А у них, как и у меня, тоже есть жены и дети, есть матери.
Я запрокидываю голову и смотрю в небо. Бесстрастно горят далекие лампады. Я спрашиваю, точно делая кому-то вызов:
— Ну что?
Нет, ничего мне не осталось, как только разбить свой череп об эту проклятую трубу.
Но тут, как всегда, всплывает лукавая мысль. Она оправдывает какое угодно действие. Вспоминаются товарищи, что остались закупоренными в барже.
«Лебедь» вдруг качнулся, вздрогнул, точно испугался своей гибели. Под ним расступилась вода. Он с гулом начал проваливаться. В ужасе заржали лошади, бросая к звездам последний свой крик. Сверху, через трубу, ухнув, обрушилась вода, смяла своею тяжестью. Я завертелся в водовороте, опускаясь вместе с кораблем на дно.
Пробочный нагрудник выбросил меня на поверхность. С забитыми легкими, задыхаясь, я поплыл к ближайшему берегу.
Как выдержали мои мускулы? Как не оборвались нервы?
Вдали, у подножия сопок, виднелись пылающие костры. Мелькнула догадка, что это лагерь партизан. Раздавленный и закоченевший, я полз туда, как собака с перешибленным хребтом, полз вдоль берега и орал до хрипоты.
— Стой, чертова голова! — раздался вдруг грозный окрик. — Куда прешь?
Остро нацелились штыки, готовые вонзиться в мое полумертвое тело. Я почувствовал отвратительный холод стали. Проваливаясь куда-то, слепой, я успел простонать:
— Где сын мой, Раздольный?
Показалось, что я опять очутился в черной трубе. Страшный водоворот крутил и затягивал меня вниз. Но чьи-то руки крепко охватили за плечи, трясли. Я отчетливо услышал голос:
— А, вот он где нашелся…
Меня подхватили на руки и куда-то понесли. Я качался, как на волнах. Одна лишь мысль тяжело ворочалась в голове: как можно ходить по воде? А когда увидел костры и людей, начал кричать, что «Лебедь» потоплен мною. Скалились лица, сотни лиц, кружились фигуры, пожимали мне руки, тормошили. Николай почему-то превращался в Павлика, а потом Павлик вырастал в Николая.

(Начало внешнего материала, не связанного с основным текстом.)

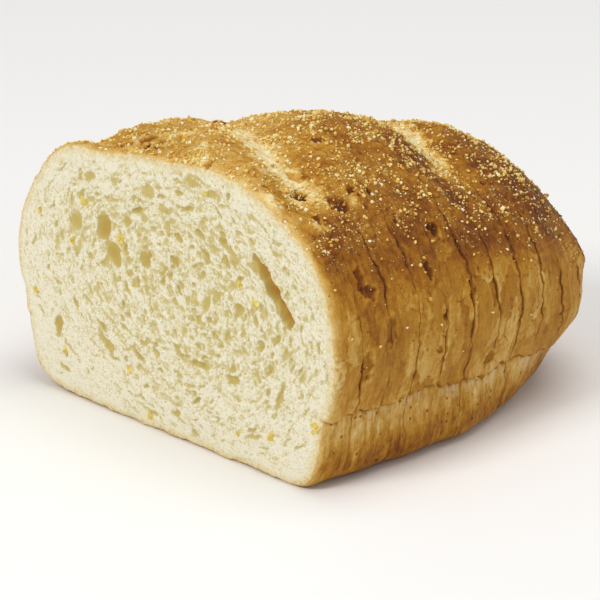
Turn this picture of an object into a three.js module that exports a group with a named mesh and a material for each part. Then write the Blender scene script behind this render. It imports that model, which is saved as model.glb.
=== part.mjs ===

И все это провалилось в тьму, как в угольную яму. На смену явились кошмарные видения. Так продолжалось до утра.
Я удивился, что на мне чужая сухая одежда. Ветер ласкал лицо. Вершины деревьев чертили ясную синь неба. В шум тайги странно вплетались человеческие голоса. И еще больше удивился, что вместо Николая около меня крутился Павлик, а рядом с ним стоял Егорка.
— Папа, мы знали, что «Лебедь» идет к нам, — восторженно сообщил Павлик.

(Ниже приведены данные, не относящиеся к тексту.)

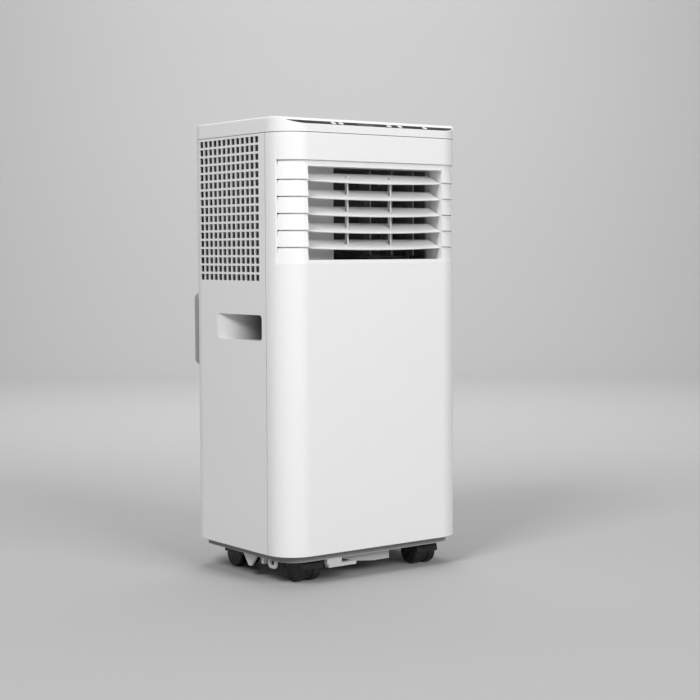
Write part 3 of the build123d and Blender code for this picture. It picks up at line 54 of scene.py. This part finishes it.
# ---------------------------------------------------------------- shader tools
class Wire:
    """A number carried by a shader socket. Arithmetic on it adds Math nodes."""

    def __init__(self, shader: "Shader", socket: bpy.types.NodeSocket) -> None:
        """Wraps one output socket of a shader."""
        self.shader = shader
        self.socket = socket

    def _math(self, operation: str, first: "Wire | float", second: "Wire | float" = 0.0) -> "Wire":
        """Adds one Math node.

        Args:
            operation: Blender's name of the operation.
            first: the first number.
            second: the second number.

        Returns:
            The result.
        """
        node = self.shader.node("ShaderNodeMath", {"operation": operation}, {0: first, 1: second})
        return Wire(self.shader, node.outputs[0])

    def __add__(self, other: "Wire | float") -> "Wire":
        """self + other."""
        return self._math("ADD", self, other)

    __radd__ = __add__

    def __sub__(self, other: "Wire | float") -> "Wire":
        """self - other."""
        return self._math("SUBTRACT", self, other)

    def __rsub__(self, other: float) -> "Wire":
        """other - self."""
        return self._math("SUBTRACT", other, self)

    def __mul__(self, other: "Wire | float") -> "Wire":
        """self * other."""
        return self._math("MULTIPLY", self, other)

    __rmul__ = __mul__

    def __truediv__(self, other: "Wire | float") -> "Wire":
        """self / other."""
        return self._math("DIVIDE", self, other)

    def __pow__(self, other: "Wire | float") -> "Wire":
        """self to the power of other."""
        return self._math("POWER", self, other)

    def sine(self) -> "Wire":
        """The sine of self, in radians."""
        return self._math("SINE", self)

    def absolute(self) -> "Wire":
        """The size of self without its sign."""
        return self._math("ABSOLUTE", self)

    def above(self, edge: float, soft: float) -> "Wire":
        """0 below edge and 1 above it, over a ramp that is 2 soft wide."""
        return self.ramp(edge - soft, edge + soft)

    def ramp(self, start: float, end: float) -> "Wire":
        """0 at start and 1 at end, with a soft step between them."""
        settings = {"interpolation_type": "SMOOTHSTEP"}
        inputs = {"Value": self, "From Min": start, "From Max": end}
        node = self.shader.node("ShaderNodeMapRange", settings, inputs)
        return Wire(self.shader, node.outputs["Result"])


class Shader:
    """One material under construction around a Principled shader."""

    def __init__(self, name: str) -> None:
        """Starts a material with a Principled shader and an output."""
        self.material = bpy.data.materials.new(name)
        self.material.use_nodes = True
        self.tree = self.material.node_tree
        self.tree.nodes.clear()
        self.surface = self.node("ShaderNodeBsdfPrincipled")
        self.output = self.node("ShaderNodeOutputMaterial", {}, {"Surface": self.surface.outputs[0]})
        self.place = self.node("ShaderNodeTexCoord").outputs["Object"]

    def node(self, kind: str, settings: dict | None = None, inputs: dict | None = None) -> bpy.types.Node:
        """Adds a node.

        Args:
            kind: the node's type.
            settings: its properties, set first.
            inputs: values, wires or sockets by input name or number.

        Returns:
            The node.
        """
        made = self.tree.nodes.new(kind)
        for key, value in (settings or {}).items():
            setattr(made, key, value)
        for key, value in (inputs or {}).items():
            if isinstance(value, Wire):
                value = value.socket
            if isinstance(value, bpy.types.NodeSocket):
                self.tree.links.new(value, made.inputs[key])
            else:
                made.inputs[key].default_value = value
        return made

    def stretched(self, scale: Colour) -> bpy.types.NodeSocket:
        """Object coordinates times a scale along each axis."""
        inputs = {"Vector": self.place, "Scale": scale}
        return self.node("ShaderNodeMapping", {"vector_type": "POINT"}, inputs).outputs[0]

    def noise(self, size: float, detail: float = 3.0, place: bpy.types.NodeSocket | None = None) -> Wire:
        """Soft noise from 0 to 1.

        Args:
            size: the size of its spots, in metres.
            detail: how many finer layers it has.
            place: coordinates, or None for the object's own.

        Returns:
            The noise.
        """
        inputs = {"Vector": place or self.place, "Scale": 1 / size, "Detail": detail}
        return Wire(self, self.node("ShaderNodeTexNoise", {}, inputs).outputs["Fac"])

    def cells(self, size: float, feature: str = "F1") -> Wire:
        """Distance to the nearest point of a cell pattern with cells of that size, in cells."""
        inputs = {"Vector": self.place, "Scale": 1 / size}
        node = self.node("ShaderNodeTexVoronoi", {"feature": feature}, inputs)
        return Wire(self, node.outputs["Distance"])

    def axis(self, letter: str) -> Wire:
        """One coordinate of the object's place, in metres."""
        return Wire(self, self.node("ShaderNodeSeparateXYZ", {}, {0: self.place}).outputs[letter])

    def blend(self, factor: Wire | float, first: object, second: object) -> bpy.types.NodeSocket:
        """Mixes two colours, each an RGB tuple or a socket."""
        pair = [(*c, 1.0) if isinstance(c, tuple) else c for c in (first, second)]
        made = self.node("ShaderNodeMix", {"data_type": "RGBA"}, {0: factor, 6: pair[0], 7: pair[1]})
        return made.outputs[2]

    def bump(
        self, height: Wire, distance: float, under: bpy.types.NodeSocket | None = None,
    ) -> bpy.types.NodeSocket:
        """Bends a normal by a height.

        Args:
            height: the height, from 0 to 1.
            distance: what a height of 1 stands for, in metres.
            under: the normal below it, or None for the surface's own.

        Returns:
            The bent normal.
        """
        inputs = {"Height": height, "Distance": distance, "Strength": 1.0}
        if under is not None:
            inputs["Normal"] = under
        return self.node("ShaderNodeBump", {}, inputs).outputs[0]

    def set(self, **inputs: object) -> None:
        """Sets inputs of the Principled shader.

        Args:
            inputs: numbers, colours, wires or sockets by input name, with _ for a space.
        """
        for key, value in inputs.items():
            socket = self.surface.inputs[key.replace("_", " ")]
            if isinstance(value, Wire):
                value = value.socket
            if isinstance(value, bpy.types.NodeSocket):
                self.tree.links.new(value, socket)
            else:
                socket.default_value = (*value, 1.0) if isinstance(value, tuple) else value


def tinted(colour: Colour, share: float) -> Colour:
    """A colour with every part multiplied by share."""
    return tuple(part * share for part in colour)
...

— Как ты очутился здесь? — спросил я, задыхаясь от радостного волнения.
— А нас с Егоркой привел — знаешь кто? Товарищ Евсеенко. Помнишь рулевой с «Лебедя»? Мы теперь с Егоркой костры разводим и чай кипятим для партизан. Нам самый главный начальник поручил это дело. Честное слово! А Николая выбрали начальником штаба. Какой он сердитый стал! А уж задается! Через губу больше не плюет…
Павлик торопился рассказать мне все, что ему известно. А я, все еще больной, с трудом воспринимал действительность, плохо верил в то, что нахожусь на твердой земле, среди партизан.
В стороне стояли пленные, окруженные часовыми. Их набралось человек сорок. Это были люди с того света. Николай, сурово-возмужалый, не похожий на прежнего наивного подростка, производил над ними следствие. Смутно помню, как сортировали пленных. Из одной кучки смотрел на меня Маслобоев, пришибленный и скучный, как безнадежный пациент в ожидании доктора.
— Отпустите его на все четыре стороны, — попросил я за машиниста.
Партизаны немного подумали и объявили Маслобоеву о моем желании. Он поднял голову, оглядел всех воскресшими глазами.
— Товарищи! Я по глупости своей был на другой стороне. А теперь прошу — можно мне остаться с вами?
Одобрительно заревели голоса.
Из пленных человек десять повели в сторону.
Тайга огласилась дикими воплями.
Недалеко, в окружении щетинистых сопок, голубела бухта «Отрада». От парохода «Лебедь» виднелась лишь верхняя часть мачты. Она поднималась над водою крестом, как символ разыгравшейся здесь трагедии.